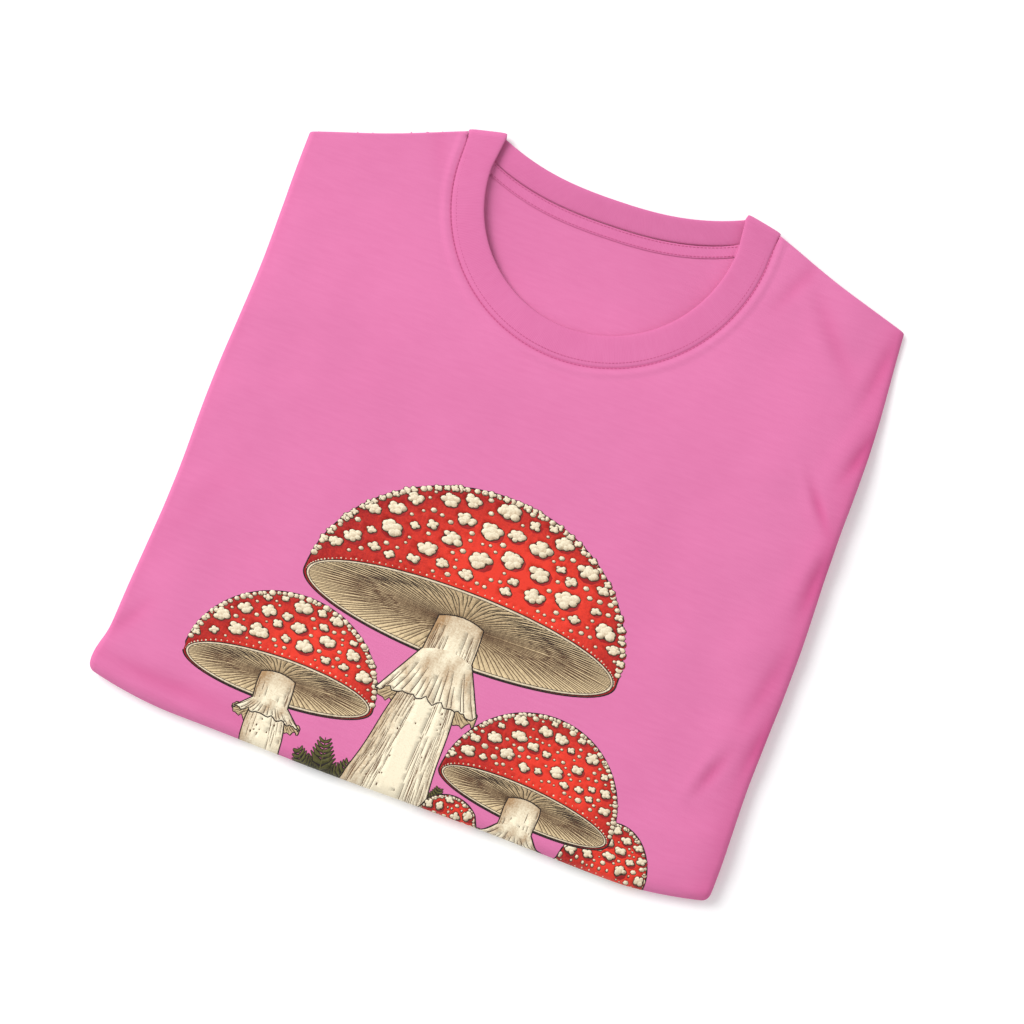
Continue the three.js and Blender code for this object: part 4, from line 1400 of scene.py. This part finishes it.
def make_stitch_tree():
    """Sews stitches of one size along the edges of a mesh."""
    tree = bpy.data.node_groups.new("row of stitches", "GeometryNodeTree")
    interface = tree.interface
    interface.new_socket("Geometry", in_out="INPUT", socket_type="NodeSocketGeometry")
    stitch_length = STITCH_SHARE * STITCH_PITCH
    for name, value in (("Pitch", STITCH_PITCH), ("Stitch length", stitch_length), ("Thread width", THREAD)):
        interface.new_socket(name, in_out="INPUT", socket_type="NodeSocketFloat").default_value = value * MM
    interface.new_socket("Thread", in_out="INPUT", socket_type="NodeSocketMaterial")
    interface.new_socket("Geometry", in_out="OUTPUT", socket_type="NodeSocketGeometry")
    w = Wiring(tree)
    given = w.node("NodeGroupInput").outputs
    line = w.node("GeometryNodeMeshToCurve", {"Mesh": given["Geometry"]}).outputs[0]
    spots = w.node("GeometryNodeCurveToPoints", {"Curve": line, "Length": given["Pitch"]}, mode="LENGTH")
    ball = w.node("GeometryNodeMeshUVSphere", {"Segments": 7, "Rings": 5, "Radius": 0.5}).outputs[0]
    width, length = given["Thread width"], given["Stitch length"]
    size = w.node("ShaderNodeCombineXYZ", {0: width, 1: width, 2: length}).outputs[0]
    stitch = w.node("GeometryNodeTransform", {"Geometry": ball, "Scale": size}).outputs[0]
    placed = w.node(
        "GeometryNodeInstanceOnPoints",
        {"Points": spots.outputs["Points"], "Instance": stitch, "Rotation": spots.outputs["Rotation"]},
    )
    solid = w.node("GeometryNodeRealizeInstances", {"Geometry": placed.outputs[0]}).outputs[0]
    round_ones = w.node("GeometryNodeSetShadeSmooth", {"Geometry": solid}).outputs[0]
    finish = {"Geometry": round_ones, "Material": given["Thread"]}
    finished = w.node("GeometryNodeSetMaterial", finish).outputs[0]
    w.node("NodeGroupOutput", {"Geometry": finished})
    return tree


stitch_tree = make_stitch_tree()


def sew(name, node, paths, pitch=STITCH_PITCH):
    """Rows of stitches as one plain mesh that replaces a node. Each path is an array of places in metres."""
    vertices = np.concatenate(paths)
    ends = np.cumsum([len(path) for path in paths])
    edges = [(k, k + 1) for k in range(len(vertices) - 1) if k + 1 not in ends]
    guide_mesh = bpy.data.meshes.new(name + "_line")
    guide_mesh.from_pydata([tuple(p) for p in vertices], edges, [])
    guide = bpy.data.objects.new(name + "_line", guide_mesh)
    bpy.context.scene.collection.objects.link(guide)
    sewing = guide.modifiers.new("stitches", "NODES")
    sewing.node_group = stitch_tree
    inputs = [item for item in stitch_tree.interface.items_tree if item.in_out == "INPUT"]
    sockets = {item.name: item.identifier for item in inputs}
    sewing[sockets["Pitch"]] = pitch * MM
    sewing[sockets["Stitch length"]] = STITCH_SHARE * pitch * MM
    sewing[sockets["Thread"]] = thread_finish
    evaluated = guide.evaluated_get(bpy.context.evaluated_depsgraph_get())
    mesh = bpy.data.meshes.new_from_object(evaluated)
    mesh.name = name
    bpy.data.objects.remove(guide)
    stitches = bpy.data.objects.new(name, mesh)
    bpy.context.scene.collection.objects.link(stitches)
    finish_piece(stitches, "sewing_thread", node)


def neck_row(radius):
    """u and v along a row of stitches round the front neck, from one neck point to the other."""
    turns = np.linspace(0, 1, 300) * math.pi
    climb = np.linspace(NECK_POINT_V - 3, NECK_V, 14, endpoint=False)
    side = np.concatenate([np.ones(14), np.cos(turns), -np.ones(14)])
    v = np.concatenate([climb, NECK_V - radius * np.sin(turns), climb[::-1]])
    return radius * side, v


row_on_rib = surface(*neck_row(SEAM_RADIUS - 2.9), STACK + 0.2)
row_on_body = front_point(*neck_row(SEAM_RADIUS + 0.9), STACK + 0.06)
row_above_tape = tape_point(tape_u * 0.97, TAPE_ROW_INSET, TAPE_THREAD_HEIGHT)
row_below_tape = tape_point(tape_u * 0.97, TAPE_WIDTH - TAPE_ROW_INSET, TAPE_THREAD_HEIGHT)
sew("stitches_on_rib", "collar_thread_on_rib", [row_on_rib], pitch=2.4)
sew("stitches_on_body", "collar_thread_on_body", [row_on_body], pitch=2.8)
sew("stitches_above_tape", "neck_tape_upper_thread", [row_above_tape])
sew("stitches_below_tape", "neck_tape_lower_thread", [row_below_tape])
for side, hand in (("left", 1), ("right", -1)):
    shoulder_u = np.linspace(NECK_POINT_U + 3, SHOULDER_U - 16, 30)
    shoulder_line = surface(hand * shoulder_u, shoulder_v(shoulder_u) - 4, SEAM_LEVEL)
    sew(f"{side}_shoulder_seam", f"{side}_shoulder_thread", [shoulder_line])
    climb = np.linspace(0, 0.78, 50)
    armhole_v = UNDERARM_V + 4 + (SHOULDER_V - UNDERARM_V) * climb
    armhole_line = surface(hand * (armhole_reach(climb) - SEAM_INSET), armhole_v, SEAM_LEVEL)
    sew(f"{side}_armhole_seam", f"{side}_armhole_thread", [armhole_line])
    side_v = np.linspace(HEM_V + 30, UNDERARM_V - 4, 220)
    side_line = surface(hand * (CHEST_HALF - SEAM_INSET), side_v, SEAM_LEVEL)
    sew(f"{side}_side_seam", f"{side}_side_thread", [side_line])
    around = np.linspace(0.01, 0.99, 160)
    cuff_lines = [sleeve_point(hand, along, around, JERSEY / 2 + height) for along, height in CUFF_ROWS]
    sew(f"{side}_cuff_stitches", f"{side}_sleeve_hem_thread", cuff_lines)
hem_u = np.linspace(-CHEST_HALF + 3, CHEST_HALF - 3, 320)
hem_rows = [HEM_V + HEM_DEPTH - drop for drop in HEM_ROW_DROPS]
front_hem_lines = [front_point(hem_u, v, FRONT_LEVEL + HEM_THREAD_HEIGHT) for v in hem_rows]
back_hem_lines = [back_point(hem_u, v, BACK_LEVEL - HEM_THREAD_HEIGHT) for v in hem_rows]
sew("front_hem_stitches", "front_hem_thread", front_hem_lines)
sew("back_hem_stitches", "back_hem_thread", back_hem_lines)


# ---- Pieces on the root body, in place of their parts ----------------------------------------------------
finish_piece(front_cloth, "jersey", "front_panel")
finish_piece(back_cloth, "jersey", "back_panel")
finish_piece(collar, "collar_rib", "collar_rib")
finish_piece(tape, "neck_tape", "neck_tape")
for side, sleeve in sleeves.items():
    finish_piece(sleeve, "jersey", f"{side}_sleeve")

# ---- Floor, light and camera -----------------------------------------------------------------------------
VIEW_TURN = math.radians(20.7)  # the shirt lies turned clockwise in the view
VIEW_SPAN = 0.706  # metres of floor from side to side of the view
VIEW_CENTRE = (0.0075, -0.0161)
LENS, SENSOR = 100, 36
FLOOR_REACH = 6
FLOOR_LEVEL = -0.0001
FLOOR_GLOW = 0.12
SURROUNDING_LIGHT = 0.64


def make_floor():
    """A pale floor just under the shirt."""
    corners = [(-1, -1), (1, -1), (1, 1), (-1, 1)]
    vertices = [(x * FLOOR_REACH, y * FLOOR_REACH, FLOOR_LEVEL) for x, y in corners]
    floor = new_piece("floor", vertices, [(0, 1, 2, 3)])
    material, w = new_material("pale floor")
    principled(w, (0.93, 0.93, 0.93, 1), 0.9, glow=FLOOR_GLOW)
    floor.data.materials.append(material)


def add_light(name, azimuth, elevation, distance, size, watts):
    """A square area light that looks at the shirt."""
    data = bpy.data.lights.new(name, "AREA")
    data.size = size
    data.energy = watts
    light = bpy.data.objects.new(name, data)
    around, up = math.radians(azimuth), math.radians(elevation)
    light.location = (
        distance * math.cos(up) * math.cos(around),
        distance * math.cos(up) * math.sin(around),
        distance * math.sin(up),
    )
    light.rotation_euler = (0, math.pi / 2 - up, around)
    bpy.context.scene.collection.objects.link(light)


def light_scene():
    """Soft light from all round, and one large light from the upper left."""
    world = bpy.data.worlds.new("studio")
    world.use_nodes = True
    background = world.node_tree.nodes["Background"]
    background.inputs["Color"].default_value = (1, 1, 1, 1)
    background.inputs["Strength"].default_value = SURROUNDING_LIGHT
    bpy.context.scene.world = world
    add_light("key", azimuth=155, elevation=44, distance=7.0, size=4.2, watts=425)


def place_camera():
    """A camera that looks straight down."""
    data = bpy.data.cameras.new("camera")
    data.lens = LENS
    data.sensor_width = SENSOR
    camera = bpy.data.objects.new("camera", data)
    camera.location = (*VIEW_CENTRE, VIEW_SPAN * LENS / SENSOR)
    camera.rotation_euler = (0, 0, VIEW_TURN)
    bpy.context.scene.collection.objects.link(camera)
    bpy.context.scene.camera = camera


make_floor()
light_scene()
place_camera()
bpy.context.scene.view_settings.view_transform = "Standard"
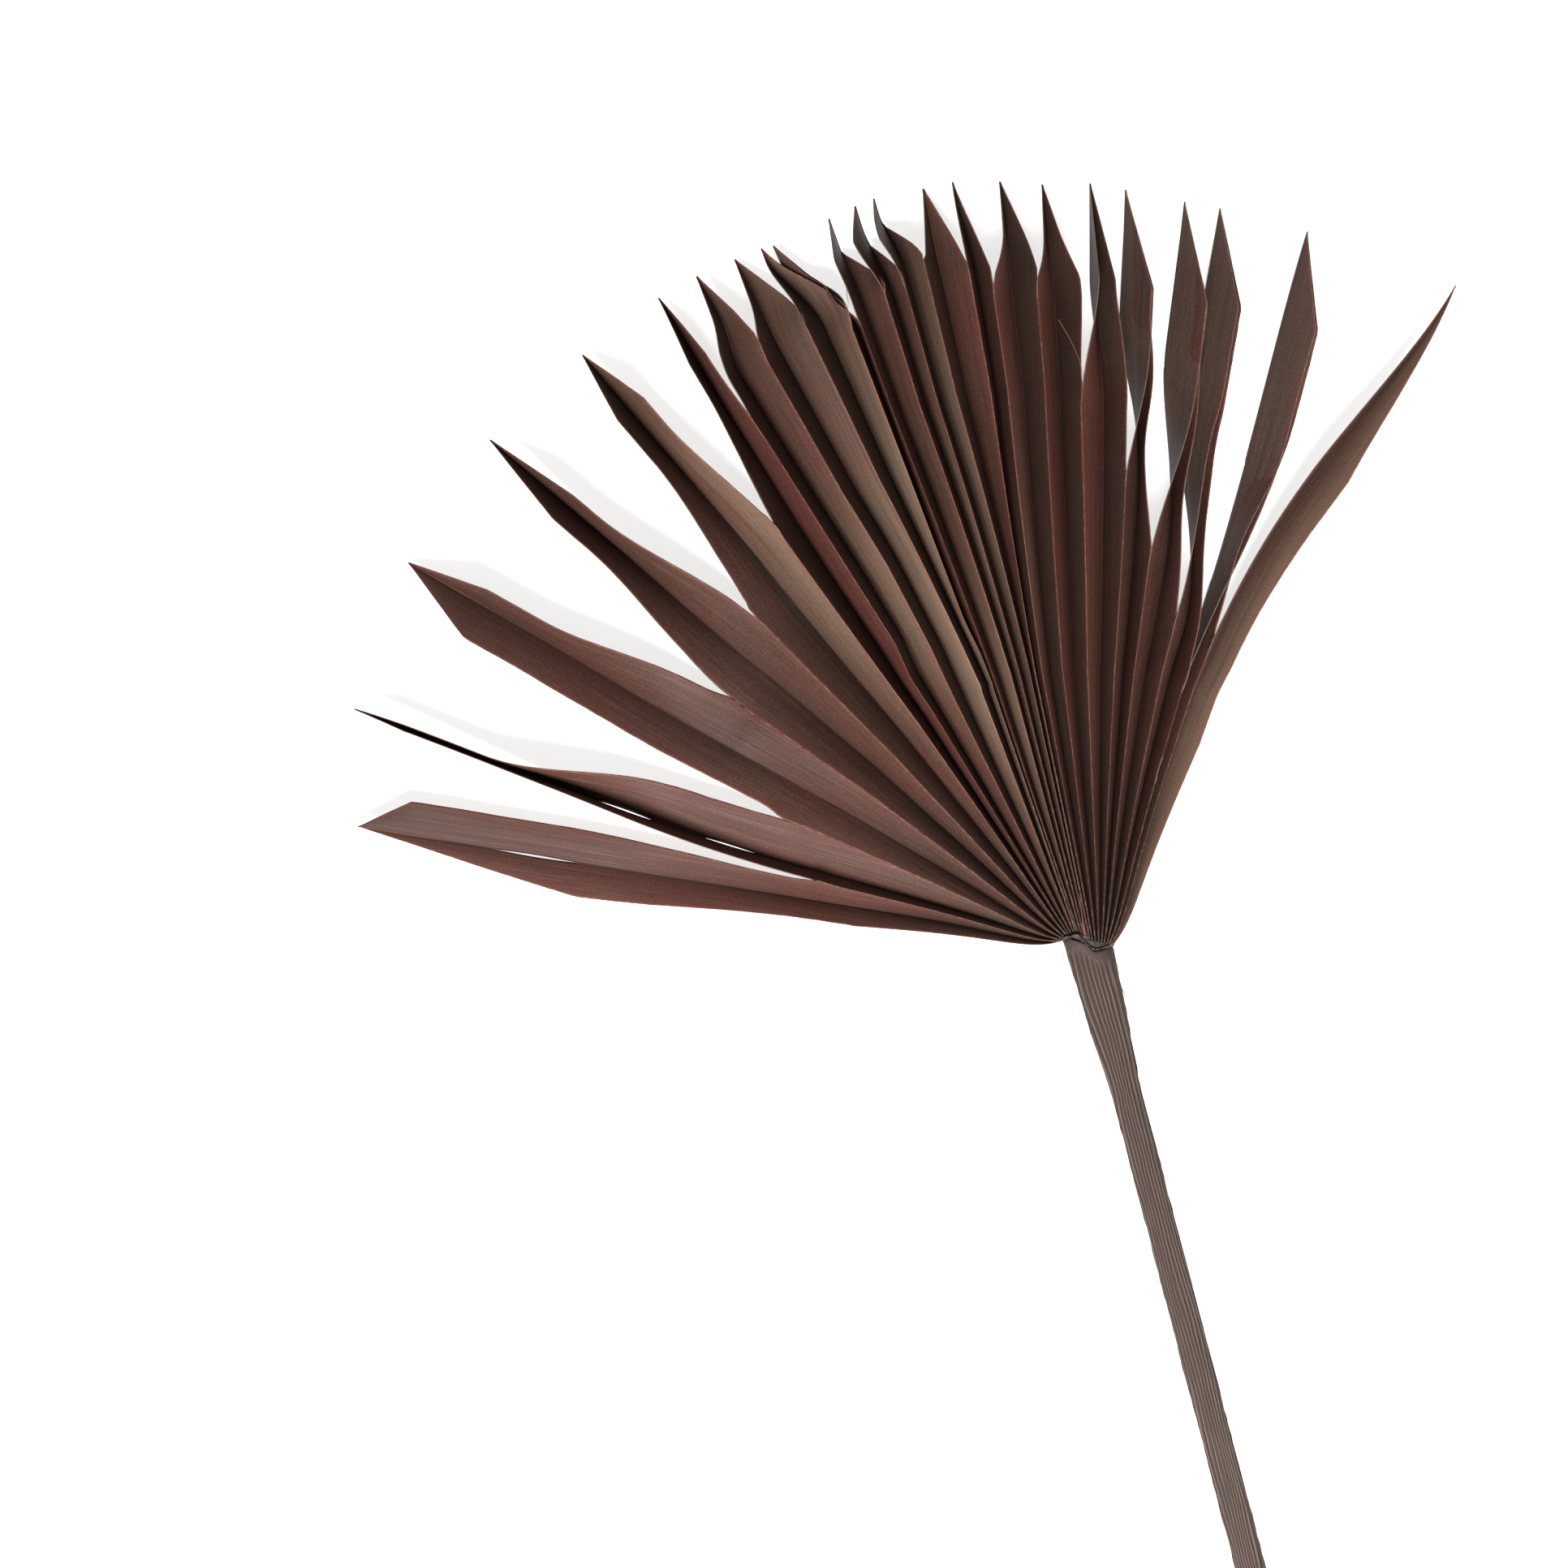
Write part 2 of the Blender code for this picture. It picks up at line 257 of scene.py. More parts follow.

▬▬▬▬▬▬▬▬▬▬

Given request: Above are several records. Count the lines among them that contain "code" and give only the total.

Result: 2